Muita gente vai aos EUA e por motivos diferentes. Há quem viaje exclusivamente para fazer compras. Nesse sentido, o mercado norte-americano é sempre invejável. Quanto a mim a razão principal de visitar o grande país do norte sempre foi prioritária: o jazz.

Os clubes de jazz de New York são mesmo os melhores do mundo. Para mim o Village Vanguard e o Birdland são fantásticos. Aliás, tive o privilégio de ainda ver em ação grandes nomes do jazz, a maioria deles hoje desaparecidos, infelizmente. E não foi só em New York e outras cidades americanas. No primeiro festival de jazz realizado em São Paulo, em 1978, recebemos a visita e participação da nata do jazz naquela época. O festival aconteceu no Anhembi, em São Paulo.

Pudemos ouvir, ao vivo, Dizzy Gillespie, Zoot Simms, Benny Carter, Ray Brown, Chick Corea, Ahmad Jamal, Jimmy Rowles, Milt Jackson, Roy Eldridge e tantos outros. A nata do jazz viera a São Paulo e estava ao nosso alcance. Grandes nomes da música norte-americana circulavam pelo Anhembi naquela grande festa do jazz realizada no Brasil.

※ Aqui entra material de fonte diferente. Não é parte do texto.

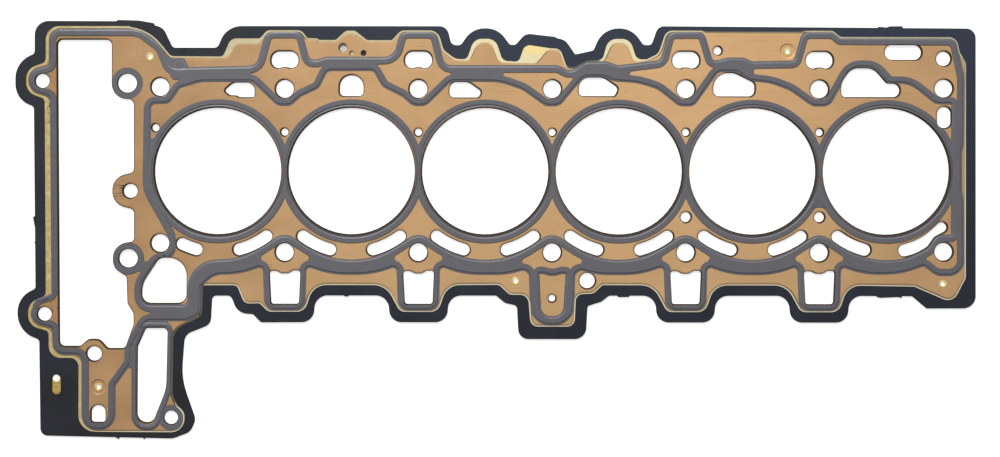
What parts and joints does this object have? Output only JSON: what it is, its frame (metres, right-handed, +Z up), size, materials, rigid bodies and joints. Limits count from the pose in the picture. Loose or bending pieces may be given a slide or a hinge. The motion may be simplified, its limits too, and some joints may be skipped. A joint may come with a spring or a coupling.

Mas, ao Roy Hargrove. Creio ter sido em 2001 que o vi, liderando um quarteto, no palco do Village Vanguard. Naquela noite o acaso nos proporcionou inesperado encontro. Estávamos, eu e minha mulher, posicionados para assistir Hargrove quando, ao nosso lado, acomodou-se justamente Barry White. O famoso cantor e músico, extremante gentil, de imediato mandou servir-nos uma dose de whisky. Inesquecível o tratamento carinhoso de Barry à mocinha que nos serviu na ocasião. Extasiada diante da presença do ídolo, ele a recebeu com levas toques de seus dedos nas pontas dos seios dela…

Daquela noite guardo o som puro do trompete de Hargrove. Descoberto por Winston Marsalis, Hargrove destacou-se no mundo do jazz, tendo tocado com grandes nomes desse gênero musical tais como Herbie Hancock e Joshua Redman.

Hargrove faleceu aos 49 anos de idade, vitimado por parada cardíaca após complicações de uma doença renal. Deixa-nos gravações nas quais se mantém vivo o seu talento.